Though I completely validate a disliking for the term, I lean mostly towards the latter side of the argument, as I tend to find an extra layer of appreciation when I see a player whose music gets my limbs moving up and down, who is also a woman, because I can’t imagine she has gotten to where she is without dealing with certain unpleasant setbacks that still seem to remain depressingly inevitable. I had learned this the hard way myself.

In the October 1989 edition of the U.K. magazine Jazz Journal, Mary Lou Williams described a time when the other “boys” she was touring with “did a lot of awful things.” She said, “Normally, I try and be around like one of them, but we have some pretty mean people in the music now,” and continues with the best way to end the discussion: “If they were playing their instruments properly, they wouldn’t have time to be like that.”

Her use of the word “boys” is what came to mind last week when I was offered an opportunity that would bring me to play my bass more often. This word came to mind not because the opportunity is shared only among men, but because it’s also shared with one boy, per Mary Lou’s definition of the word.

Although this repulsed me at first and immediately struck my hopes of playing more music, I thought about my own heroes who have dealt with the thick of trying to remain poised in the face of uncomfortable scenarios: Billie Holiday, Lesley Gore, Mother Mary, and my best friends. I’m beyond blessed to have people in my corner, both men and women, who understand me and my circumstance.

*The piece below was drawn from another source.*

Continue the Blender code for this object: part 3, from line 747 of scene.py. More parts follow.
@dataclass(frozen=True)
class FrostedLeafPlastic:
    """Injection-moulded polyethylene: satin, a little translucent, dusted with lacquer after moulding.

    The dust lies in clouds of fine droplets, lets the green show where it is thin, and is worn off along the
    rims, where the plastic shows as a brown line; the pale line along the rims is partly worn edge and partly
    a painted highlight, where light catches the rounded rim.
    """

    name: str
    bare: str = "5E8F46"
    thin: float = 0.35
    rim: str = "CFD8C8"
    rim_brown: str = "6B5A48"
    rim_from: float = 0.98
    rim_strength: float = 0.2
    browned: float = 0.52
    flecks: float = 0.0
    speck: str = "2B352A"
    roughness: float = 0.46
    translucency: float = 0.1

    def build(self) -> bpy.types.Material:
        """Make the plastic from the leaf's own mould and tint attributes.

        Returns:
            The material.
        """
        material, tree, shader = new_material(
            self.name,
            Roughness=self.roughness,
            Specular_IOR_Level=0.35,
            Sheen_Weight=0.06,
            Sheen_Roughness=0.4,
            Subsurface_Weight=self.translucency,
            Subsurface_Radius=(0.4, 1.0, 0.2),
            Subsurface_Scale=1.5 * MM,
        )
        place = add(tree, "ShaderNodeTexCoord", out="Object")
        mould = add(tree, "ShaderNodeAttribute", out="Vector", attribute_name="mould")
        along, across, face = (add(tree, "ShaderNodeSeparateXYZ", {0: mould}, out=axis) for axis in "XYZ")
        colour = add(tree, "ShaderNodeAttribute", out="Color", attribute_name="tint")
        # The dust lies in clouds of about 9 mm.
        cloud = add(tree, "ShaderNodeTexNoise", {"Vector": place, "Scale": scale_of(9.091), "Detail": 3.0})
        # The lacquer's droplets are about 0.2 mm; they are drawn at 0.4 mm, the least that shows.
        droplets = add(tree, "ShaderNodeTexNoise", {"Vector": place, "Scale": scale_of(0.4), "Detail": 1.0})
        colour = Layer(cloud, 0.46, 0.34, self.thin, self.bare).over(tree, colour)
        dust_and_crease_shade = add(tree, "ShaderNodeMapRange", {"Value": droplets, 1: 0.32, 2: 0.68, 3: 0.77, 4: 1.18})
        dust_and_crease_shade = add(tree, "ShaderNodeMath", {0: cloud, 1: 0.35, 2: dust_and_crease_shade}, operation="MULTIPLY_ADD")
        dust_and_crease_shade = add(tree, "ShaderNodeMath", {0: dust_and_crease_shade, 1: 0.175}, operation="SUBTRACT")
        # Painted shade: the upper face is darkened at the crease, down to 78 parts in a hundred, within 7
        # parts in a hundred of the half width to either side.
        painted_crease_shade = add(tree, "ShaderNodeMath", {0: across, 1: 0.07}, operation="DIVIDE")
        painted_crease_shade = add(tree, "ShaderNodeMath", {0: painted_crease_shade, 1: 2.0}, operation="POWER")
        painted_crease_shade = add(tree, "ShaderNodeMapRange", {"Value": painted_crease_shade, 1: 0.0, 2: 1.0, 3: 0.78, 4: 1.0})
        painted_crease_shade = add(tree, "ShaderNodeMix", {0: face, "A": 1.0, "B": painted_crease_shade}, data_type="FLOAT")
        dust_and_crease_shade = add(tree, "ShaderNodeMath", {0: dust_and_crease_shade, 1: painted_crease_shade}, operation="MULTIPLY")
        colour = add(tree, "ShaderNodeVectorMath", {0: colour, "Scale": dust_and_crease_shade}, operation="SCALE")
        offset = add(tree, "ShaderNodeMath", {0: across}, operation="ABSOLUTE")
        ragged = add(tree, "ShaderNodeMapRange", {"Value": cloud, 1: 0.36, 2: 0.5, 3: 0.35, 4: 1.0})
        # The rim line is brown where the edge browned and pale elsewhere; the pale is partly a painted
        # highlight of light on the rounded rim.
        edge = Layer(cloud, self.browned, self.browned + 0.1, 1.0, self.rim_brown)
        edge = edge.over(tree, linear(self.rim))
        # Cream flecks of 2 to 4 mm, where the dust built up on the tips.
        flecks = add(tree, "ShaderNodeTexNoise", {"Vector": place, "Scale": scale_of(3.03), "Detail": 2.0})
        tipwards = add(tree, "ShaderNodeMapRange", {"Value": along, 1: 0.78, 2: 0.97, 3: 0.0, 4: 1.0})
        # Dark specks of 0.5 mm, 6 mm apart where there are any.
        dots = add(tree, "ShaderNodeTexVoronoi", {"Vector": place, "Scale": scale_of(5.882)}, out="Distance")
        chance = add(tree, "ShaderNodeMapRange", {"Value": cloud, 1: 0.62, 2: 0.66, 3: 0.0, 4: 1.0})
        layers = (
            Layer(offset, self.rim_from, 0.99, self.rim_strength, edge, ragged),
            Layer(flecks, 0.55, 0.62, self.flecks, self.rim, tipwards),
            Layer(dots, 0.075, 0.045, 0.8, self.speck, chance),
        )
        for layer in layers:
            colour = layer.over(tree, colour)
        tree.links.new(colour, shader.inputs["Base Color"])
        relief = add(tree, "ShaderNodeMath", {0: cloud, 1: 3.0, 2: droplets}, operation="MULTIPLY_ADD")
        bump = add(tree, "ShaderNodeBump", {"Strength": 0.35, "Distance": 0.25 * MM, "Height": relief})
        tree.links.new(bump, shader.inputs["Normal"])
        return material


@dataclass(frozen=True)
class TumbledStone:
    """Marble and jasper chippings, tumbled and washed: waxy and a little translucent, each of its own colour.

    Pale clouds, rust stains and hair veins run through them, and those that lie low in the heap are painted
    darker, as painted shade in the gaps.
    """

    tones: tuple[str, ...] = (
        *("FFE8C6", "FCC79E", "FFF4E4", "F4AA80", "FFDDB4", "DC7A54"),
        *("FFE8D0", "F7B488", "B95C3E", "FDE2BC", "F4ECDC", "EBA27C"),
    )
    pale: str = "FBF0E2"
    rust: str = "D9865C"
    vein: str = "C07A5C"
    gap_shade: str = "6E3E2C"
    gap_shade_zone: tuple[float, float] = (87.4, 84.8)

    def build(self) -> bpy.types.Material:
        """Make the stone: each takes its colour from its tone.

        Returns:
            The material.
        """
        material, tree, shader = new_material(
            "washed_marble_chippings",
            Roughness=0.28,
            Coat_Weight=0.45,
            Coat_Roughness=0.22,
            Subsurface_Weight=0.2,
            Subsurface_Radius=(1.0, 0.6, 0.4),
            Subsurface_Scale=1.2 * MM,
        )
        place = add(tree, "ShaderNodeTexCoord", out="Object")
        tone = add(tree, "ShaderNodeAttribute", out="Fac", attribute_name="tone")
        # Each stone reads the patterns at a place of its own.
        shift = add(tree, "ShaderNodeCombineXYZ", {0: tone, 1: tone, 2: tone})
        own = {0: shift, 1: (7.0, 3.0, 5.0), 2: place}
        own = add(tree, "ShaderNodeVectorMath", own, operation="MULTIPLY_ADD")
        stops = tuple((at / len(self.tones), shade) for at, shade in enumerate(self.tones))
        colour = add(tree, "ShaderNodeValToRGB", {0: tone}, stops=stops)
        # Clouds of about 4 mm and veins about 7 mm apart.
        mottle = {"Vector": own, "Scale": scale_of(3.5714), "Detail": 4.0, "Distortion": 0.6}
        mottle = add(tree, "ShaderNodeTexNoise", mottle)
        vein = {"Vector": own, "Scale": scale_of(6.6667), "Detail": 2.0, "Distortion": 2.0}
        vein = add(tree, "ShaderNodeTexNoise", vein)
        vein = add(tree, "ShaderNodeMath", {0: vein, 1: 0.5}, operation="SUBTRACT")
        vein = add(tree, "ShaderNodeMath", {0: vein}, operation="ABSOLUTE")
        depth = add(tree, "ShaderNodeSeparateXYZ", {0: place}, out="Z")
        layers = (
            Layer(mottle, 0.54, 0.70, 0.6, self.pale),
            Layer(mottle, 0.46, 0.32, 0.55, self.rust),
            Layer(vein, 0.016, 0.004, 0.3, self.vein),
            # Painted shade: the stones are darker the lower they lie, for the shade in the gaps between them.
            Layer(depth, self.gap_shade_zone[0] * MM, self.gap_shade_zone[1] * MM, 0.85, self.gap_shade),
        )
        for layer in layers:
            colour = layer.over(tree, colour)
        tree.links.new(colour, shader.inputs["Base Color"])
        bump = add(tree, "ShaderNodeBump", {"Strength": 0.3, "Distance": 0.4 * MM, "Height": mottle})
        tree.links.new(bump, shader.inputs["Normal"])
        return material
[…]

But if I’d like to be looked up to in the same way by a woman like me one day, I won’t have much to say if I don’t have stories to share, will I?

So here is one part of this one story: the boy once said to me, verbatim, “guys in this program aren’t going to date you because you aren’t good.”

While I see the harm in categorizing the music that we make as “women in jazz” music, when it comes to this topic in terms of socializing, I thank God I’ve never been alone. I don’t mind talking about it one bit.